PETROLEUM exploration and production company Beach Energy has hit back at speculation its contractors could enter farming properties without permission.
Beach holds a licence to explore gas reserves in an extensive area from the outskirts of Warrnambool to Curdievale, Purnim and the coast.
Company officials have been contacting property owners and contractors are preparing to start seismic testing this month, but several landholders are concerned about possible implications.
“Beach would never undertake work on landholders’ properties without consent,” a company representative told The Standard.
“Beach has been working with dozens of landholders to consult and develop mutually-agreed work plans in the area where the work will be undertaken.

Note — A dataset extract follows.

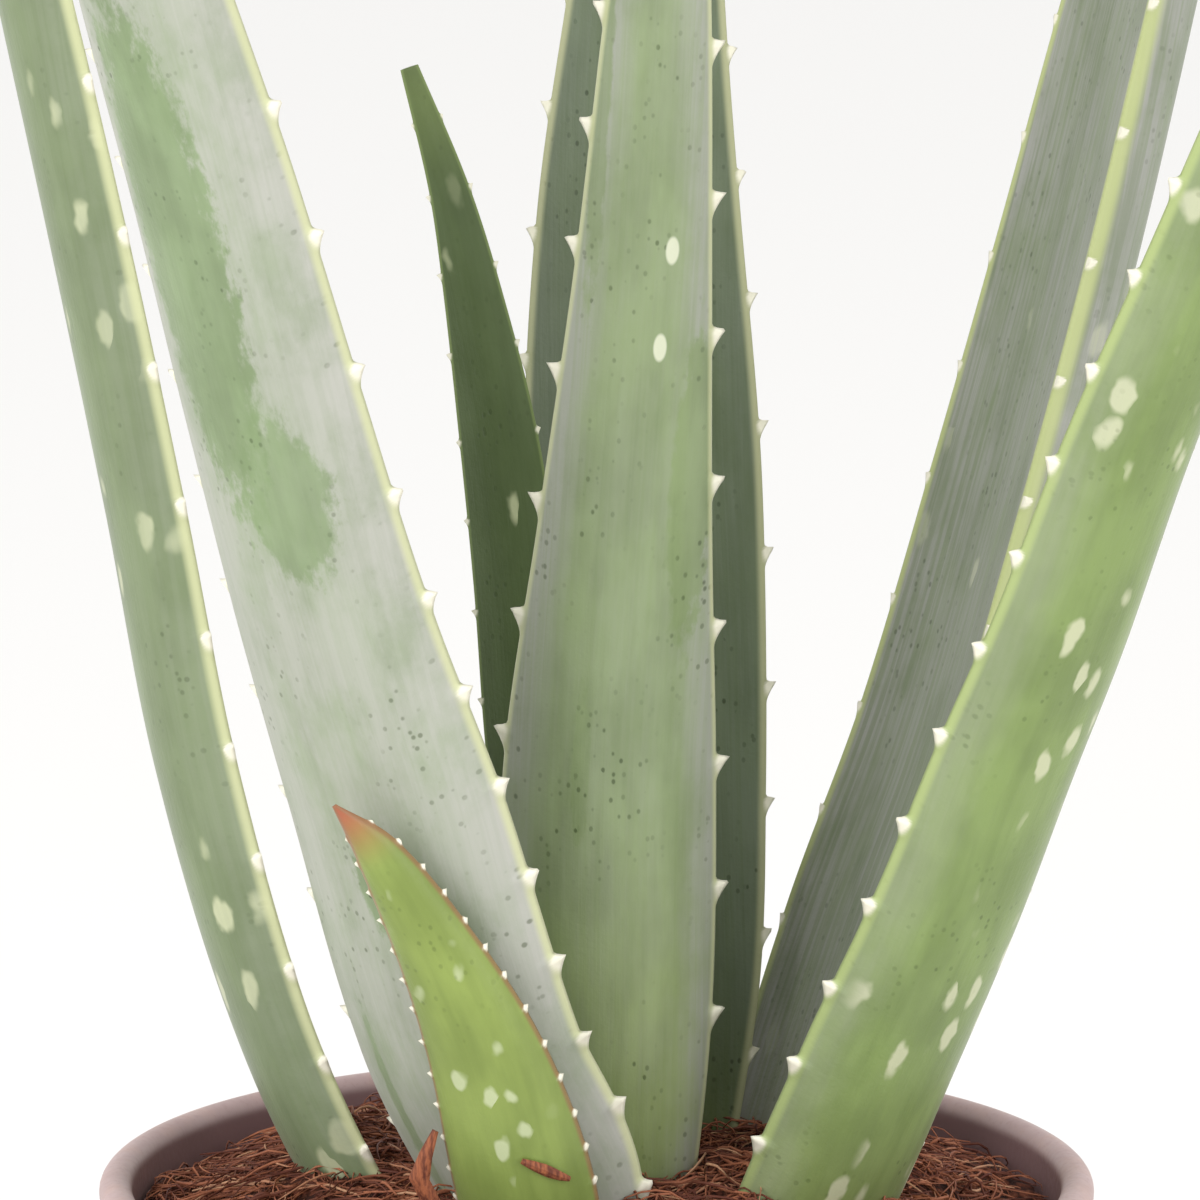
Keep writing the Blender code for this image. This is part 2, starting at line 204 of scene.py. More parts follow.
def soft_light(name, place, target, size, power):
    """A square area light that points at a target."""
    data = bpy.data.lights.new(name, "AREA")
    data.size, data.energy = size, power
    light = bpy.data.objects.new(name, data)
    light.location = place
    way = np.subtract(target, place)
    light.rotation_euler = (math.atan2(math.hypot(way[0], way[1]), -way[2]), 0.0, math.atan2(-way[0], way[1]))
    bpy.context.scene.collection.objects.link(light)
    return light


middle = (0.0, 0.0, 0.22)
soft_light("key", (-0.9, -1.1, 1.0), middle, 0.9, 13.0)
soft_light("fill", (1.2, -0.9, 0.7), middle, 0.9, 7.0)

# %% [markdown]
# ## The leaves' shape
#
# A leaf is a spine with a section carried along it. The section is a crescent: flat or channelled on the inner
# side, rounded on the outer side, with a sharp margin where they meet. The rows of points are close together,
# so that each tooth is real geometry: the margin swings out into a small hook, long and sloping on its lower
# side, short on its upper side, and leaning towards the leaf's tip.
#
# The spines, widths and headings are the construction's own, so each fine leaf lies in the space of its plain one.

# %% The leaves' driving dimensions
# Each spine runs from the foot to the tip as (x, y, height above the rim, width), in millimetres. "faces" is the
# heading of the outer side, in degrees counter-clockwise from +X. "thick" and "channel" are shares of the width.
# "teeth" gives, for the left and right margin as seen from outside, the height above the rim of the first tooth
# and the spacing near the foot and near the tip, in millimetres.
LEAVES = {
    "leaf_front": {
        "faces": 270, "thick": 0.30, "channel": 0.10, "teeth": ((12, 17.5, 17), (25, 17.5, 19.5)),
        "spine": [
            (3, -8, -29, 11), (1.2, -11, -3, 23), (1.5, -12, 25, 28), (1.7, -13, 57, 28.6), (3.8, -15, 92, 23.2),
            (6.2, -16.5, 127, 18.2), (8.2, -18.5, 163, 13.8), (10.5, -21, 205, 6.6), (12, -23, 237, 0.6),
        ],
    },
    "leaf_left_front": {
        "faces": 238, "thick": 0.30, "channel": 0.12, "teeth": ((14, 16, 17), (3, 10, 20)),
        "spine": [
            (-3, -17, -34, 14), (-7.5, -20, 2, 33), (-17, -27, 26, 35), (-26.3, -36, 60, 34),
            (-34.1, -46, 87, 31), (-41.3, -57, 116, 28.5), (-48.3, -67, 145, 26), (-55.2, -76, 171, 23.5),
            (-69, -97, 225, 18), (-85, -120, 280, 10), (-98, -139, 325, 0.6),
        ],
    },
    "leaf_left": {
        "faces": 188, "thick": 0.35, "channel": 0.14, "teeth": ((12, 14, 17), (5, 11, 20)),
        "spine": [
            (-10, -3, -34, 13), (-30, -1, 0, 25.5), (-40.5, 0, 24, 27), (-49.8, 1, 58, 28), (-56.2, 1, 92, 27),
            (-63, 1, 126, 26), (-70.5, 1, 160, 24), (-86, 1, 225, 17.5), (-97, 1, 265, 11), (-108, 1, 305, 0.6),
        ],
    },
    "leaf_small_front": {
        "faces": 262, "thick": 0.26, "channel": 0.10, "teeth": ((8, 6, 5), (8, 6, 5)),
        "spine": [
            (-5, -27, -40, 8), (-8, -38, -1, 18), (-10.3, -42, 12, 18.6), (-14.5, -45, 27, 15.6),
            (-20.5, -48, 41, 11.3), (-28.4, -52, 55.5, 6.2), (-34.1, -55, 62.5, 0.6),
        ],
    },
    "leaf_back": {
        "faces": 98, "thick": 0.28, "channel": 0.13, "teeth": ((14, 17, 17), (12, 17, 16)),
        "spine": [
            (7, 5, -33, 13), (8, 9, -2, 21), (8.5, 12, 24, 28), (7.8, 17, 49, 31), (7.2, 22, 76, 32),
            (6.2, 27, 97, 32.4), (5.8, 33, 127, 28), (6.8, 40, 155, 21.8), (9, 50, 200, 12.5), (11, 60, 240, 0.6),
        ],
    },
    "leaf_young": {
        "faces": 110, "thick": 0.30, "channel": 0.10, "teeth": ((16, 12, 12), (16, 12, 12)),
        "spine": [
            (-1, 0, -31, 8), (-3, 3, 0, 12), (-6, 5, 30, 12.5), (-9.1, 7, 58, 12.6), (-10.8, 9, 79, 12.2),
            (-13.2, 11, 99, 11.2), (-17, 13, 120, 8), (-20, 14, 133, 5.6), (-25.2, 15, 149, 2.6),
        ],
    },
    "leaf_right_back": {
        "faces": 23, "thick": 0.45, "channel": 0.14, "teeth": ((14, 15, 18), (14, 15, 17)),
        "spine": [
            (15, 3, -35, 13), (22, 7, 0, 25), (30.5, 9, 28, 28), (41, 11, 57, 28.5), (51, 14, 91, 28.5),
            (60.3, 17, 125, 27.5), (69.2, 20, 160, 25), (86.5, 27, 225, 17.5), (99, 32, 270, 10),
            (109, 37, 310, 0.6),
        ],
    },
    "leaf_right_front": {
        "faces": 306, "thick": 0.34, "channel": 0.12, "teeth": ((8, 13, 14.5), (8, 13, 14.5)),
        "spine": [
            (14, -12, -34, 13), (27.7, -15, -3, 25), (38.7, -22, 25, 26), (46.4, -29, 45, 25), (53.2, -36, 65, 24),
            (60, -43, 84, 22.8), (67.9, -52, 109, 21.2), (76.2, -60, 132, 19.5), (95, -78, 185, 15),
            (112, -94, 230, 9), (126, -107, 265, 0.6),
        ],
    },
}
ROW_SPACING = 0.4 * MM
SIDE_COLUMNS = 22
TOOTH_HEIGHT = 1.9 * MM
TOOTH_LOWER = 3.0 * MM
TOOTH_UPPER = 1.3 * MM
TOOTH_LEAN = 0.45
SMALL_TOOTH = {"leaf_small_front": 0.35, "leaf_young": 0.35, "leaf_right_back": 0.6, "leaf_back": 0.75}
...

“If landholders received notification and no follow-up communication, their properties are not within the area Beach wishes to undertake activities. If consent is not granted, Beach will not undertake activity on that land. Beach Energy places the highest priority on the safety of its workers, landholders, the community and the environment.”
The company said it had been given state government permission to undertake seismic mapping of sub-surface geology within its permits area in the south-west.
Testing will begin for a three-week period in the Panmure, Garvoc, Laang, Taroon, Ecklin South, Ayrford, Naringal East, Brucknell and Nullawarre North areas.
The company has advised there may be increased traffic in the area as 15 four-wheel-drive utes and four slow-moving trucks cross roads at existing gateways. Speed restrictions are also likely from 7am to 7pm during the period.
Property holder Debbie Dalziel of Brucknell told The Standard landowners had been misled into believing they had no rights in relation to mining exploration on their properties.
“In fact, according to the public interest legal service, Victorian Environment Defenders Office, farmers can deny access to exploration companies,” she said.
“The companies can then take landowners to VCAT to negotiate an access agreement, but this rarely occurs due to excessive costs to the companies.”
Ms Dalziel said she was also concerned about ambiguous terminology and lack of transparency by mining interests regarding their aspirations for onshore gas developments in the south-west.
She said one consultant had said the survey was for conventional gas reserves, but company managing director Reg Nelson had clearly indicated ambitions of finding unconventional gas reserves through fracking if the government moratorium was lifted.
“What are our rights as landholders, businesses and residents relying on clean, plentiful water supplies, healthy soils and resources?” Ms Dalziel asked.
“What are the potential risks of onshore gas developments? Let’s talk.”